Mr. Giannoukakis said there was a lot of "chaos" in the Toronto market between May and July because people had already bought another home and were stuck trying to sell their old house, or were having financing problems after their banks appraised the value of a house below the negotiated purchase price.
"But that seems to have definitely weaned off, and I think that's going to contribute to the fact the market should rebound," he said.
The Toronto Real Estate Board also believes significant pent-up demand is still out in the market, which should lead to growing sales.
Jason Mercer, TREB's director of market analysis, said the association commissioned a special survey of buyer intentions at the end of May as the market downturn was taking hold. It found an even greater proportion of people said they planned to buy a home in the GTA in the next 12 months than a similar survey showed last October.
With the economy remaining strong and unemployment levels low, Mr. Mercer said there is no fundamental reason for sales to continue to languish.
"As we move out of the summer months and into the fall, it seems reasonable to argue that some of these buyers that have moved to the sidelines may move back into the marketplace," he said.
Given the uncertainty, however, Mr. Storey said he would prefer to wait until at least the middle of this month to assess the listing trends before advising clients on whether to sell this fall – assuming they have flexibility to wait.

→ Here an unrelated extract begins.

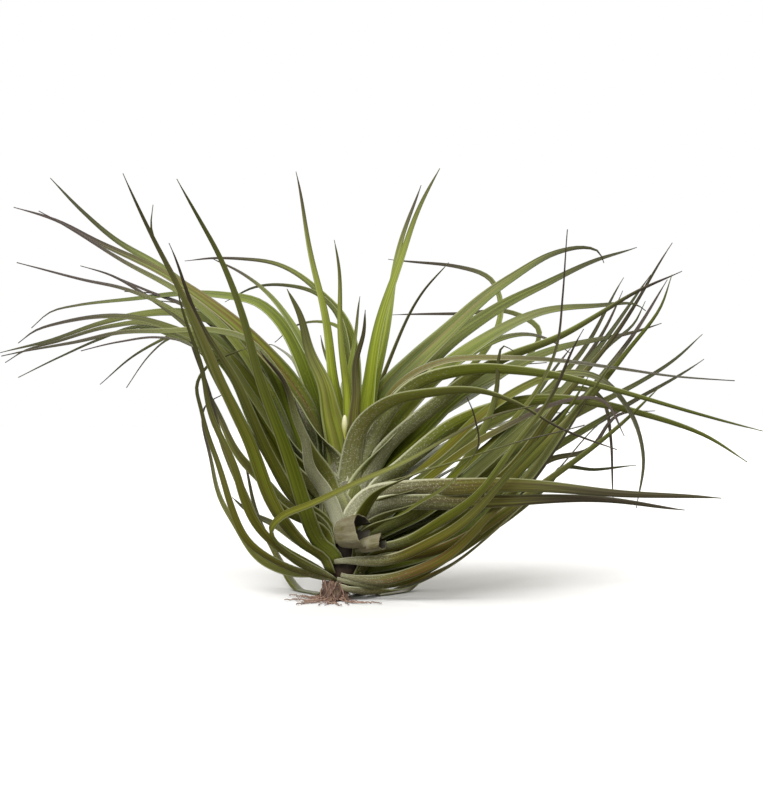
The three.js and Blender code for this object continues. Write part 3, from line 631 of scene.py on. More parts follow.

The decision to list should be made based on very local factors in a neighbourhood, he said. If a client has the only condo unit available for sale in a popular building, he said he would tell them to list immediately because the condo market has remained strong throughout the downturn. If they have a detached house on a street with multiple homes already sitting on the market, he would advise waiting.

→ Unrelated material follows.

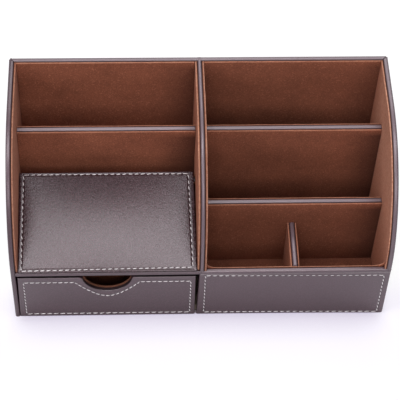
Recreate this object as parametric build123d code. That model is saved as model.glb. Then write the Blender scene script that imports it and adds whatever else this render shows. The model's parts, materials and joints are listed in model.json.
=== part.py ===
from build123d import *
import math
import os

# Desk organizer with a lift lid over a low box, a drawer under it, and open
# compartments. Millimetres. Origin: middle of the underside. +X to the right,
# +Y to the back, +Z up. Every wall is a board wrapped in leather, and every
# compartment is lined with cards covered in suede.

# ---- driving dimensions ---------------------------------------------------
width = 320.0
depth = 152.0
height = 166.0
nose_radius = 100.0          # quarter round at the front of the standing walls
leather = 0.7
board = 2.6                  # board inside a wrapped wall
lining = 1.8                 # card and suede together
lining_recess = 0.8          # linings end this far below the wrapped rims
felt = 1.2
felt_inset = 3.0
base_thickness = 7.0

rear_divider_top = 132.0
rear_divider_y = 22.8        # front face of both rear dividers
front_divider_top = 92.0
front_divider_y = -25.1      # front face of the right front divider
pocket_divider_x = 79.0
slot_depth = 14.2            # slot between the lid box and the rear divider

lid_angle = 17.2
lid_lining = 0.8
lid_gap_left = 0.6
lid_gap_right = 2.0
lid_clearance = 0.3
lid_front_set = 1.2          # the lid's lower front edge, behind the front face
strip_height = 14.0
strip_thickness = 0.7

drawer_gap_left = 2.0        # beside the drawer's front and its box
drawer_gap_right = 3.0
drawer_gap_top = 2.0
drawer_clearance = 0.3       # under the drawer
drawer_stop_gap = 0.4        # between its front and the base
drawer_front_bottom = 2.0
drawer_wall = 3.0
drawer_bottom_thickness = 2.5
drawer_lining = 1.0
drawer_box_gap = 7.5         # between the top of the drawer's box and the shelf
drawer_back_gap = 6.0
notch_depth = 17.8
notch_width = 46.6
notch_shoulder = 3.0
notch_lining_step = 1.0      # the lining's notch is this much larger

# ---- places worked out from them -------------------------------------------
wall = board + 2 * leather           # a wrapped wall
rim_round = 2 * leather              # rounding of the wrapped edges
front_height = height - nose_radius  # top of the front panel and of the shelf
right = width / 2
left = -right
back = depth / 2
front = -back

base_top = felt + base_thickness
shelf_top = front_height
shelf_bottom = shelf_top - wall
base_front = front + wall + drawer_stop_gap
half = wall / 2                                        # half of the middle wall
inner_left = (left + wall + lining, -half - lining)    # X span of the left bays
inner_right = (half + lining, right - wall - lining)   # X span of the right bays
inner_back = back - wall - lining
panel_back = front + wall + lining                     # back of the panel's lining


def block(x, y, z):
    """A box from its low and high places along X, Y and Z."""
    size = Box(x[1] - x[0], y[1] - y[0], z[1] - z[0])
    return Pos((x[0] + x[1]) / 2, (y[0] + y[1]) / 2, (z[0] + z[1]) / 2) * size


def write(name, shape):
    """One STEP file for one piece."""
    shape.label = name
    export_step(shape, f"parts/{name}.step")


def wall_outline(inset, bottom, foot_front):
    """Side view of a standing wall: flat top, quarter-round nose, upright front.

    foot_front is where the wall's front lies below the top of the front panel.
    """
    top = height - inset
    nose_y = front + nose_radius
    nose_front = front + inset
    rear = back - inset
    lines = [
        Line((rear, bottom), (rear, top)),
        Line((rear, top), (nose_y, top)),
        RadiusArc((nose_y, top), (nose_front, front_height), inset - nose_radius),
    ]
    if foot_front > nose_front:
        lines.append(Line((nose_front, front_height), (foot_front, front_height)))
        lines.append(Line((foot_front, front_height), (foot_front, bottom)))
    else:
        lines.append(Line((nose_front, front_height), (nose_front, bottom)))
        foot_front = nose_front
    lines.append(Line((foot_front, bottom), (rear, bottom)))
    return make_face(Curve() + lines)


def standing(outline, x):
    """The side outline, stood upright and given its thickness along X."""
    return extrude(Plane.YZ.offset(x[0]) * outline, x[1] - x[0])


def wrapped_wall(x, rear, bottom, foot_front):
    """Board and leather of a standing wall with a quarter-round nose."""
    outer = standing(wall_outline(0, bottom, foot_front), x)
    outer &= block((x[0], x[1]), (front, rear), (bottom, height))
    foot_inset = foot_front + leather if foot_front > front else front
    core = standing(wall_outline(leather, bottom, foot_inset), (x[0] + leather, x[1] - leather))
    core &= block((x[0], x[1]), (front, rear - leather), (bottom, height))
    rims = [
        edge for edge in outer.edges()
        if abs(edge.center().X - (x[0] + x[1]) / 2) > wall / 4
        and edge.bounding_box().max.Z > front_height + leather
        and edge.center().Y < rear - leather
    ]
    return core, fillet(rims, rim_round) - core


def wrapped_board(x, y, z, rounded):
    """Board and leather of a flat panel, open at the bottom edge.

    rounded picks the outer edges that are rounded, from the outer box's edges.
    """
    outer = block(x, y, z)
    core = block(
        (x[0] + leather, x[1] - leather),
        (y[0] + leather, y[1] - leather),
        (z[0], z[1] - leather),
    )
    return core, fillet(rounded(outer), rim_round) - core


def long_top_edges(shape):
    return shape.edges().group_by(Axis.Z)[-1].sort_by(SortBy.LENGTH)[-2:]


def write_divider(name, x, y_front, top, bottom):
    """A cross divider: board, leather and a suede card on both faces."""
    y = (y_front + lining, y_front + lining + wall)
    core, skin = wrapped_board(x, y, (bottom, top), long_top_edges)
    write(f"{name}_board", core)
    write(f"{name}_leather", skin)
    card_z = (bottom, top - lining_recess)
    write(f"{name}_lining_front", block(x, (y_front, y[0]), card_z))
    write(f"{name}_lining_back", block(x, (y[1], y[1] + lining), card_z))
    return y[1] + lining


os.makedirs("parts", exist_ok=True)

# ---- side walls ------------------------------------------------------------
core, skin = wrapped_wall((left, left + wall), back, felt, front)
write("left_side_board", core)
write("left_side_leather", skin)
card = standing(wall_outline(lining_recess, base_top, front), (left + wall, inner_left[0]))
card &= block((left, 0), (front, back - wall), (shelf_top, height))
write("left_side_lining", card)

core, skin = wrapped_wall((right - wall, right), back, felt, front + wall)
write("right_side_board", core)
write("right_side_leather", skin)
card = standing(wall_outline(lining_recess, base_top, front + wall), (inner_right[1], right - wall))
card &= block((0, right), (front, back - wall), (base_top, height))
write("right_side_lining", card)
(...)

"It really depends on the property type and where it is," he said.
Stephen Soock is confident he can start wading back into the market now.
The 27-year-old research analyst who recently moved to Toronto to work in the financial industry has been watching the market correction and "waiting to pull the trigger" until he was certain the market bubble wasn't going to burst in a major correction.
Now that the market is calming down, he is starting to go see condos in various neighbourhoods around the city.
"Even if things are going to continue to down-trend for a little bit, I'd rather get in a little bit earlier rather than wait for things to start to accelerate back to the pace they were at earlier this year or a year or so ago," he said.
"It's probably better for me to be a little earlier than a little later in the cycle, if I'm going to catch it on one side or the other."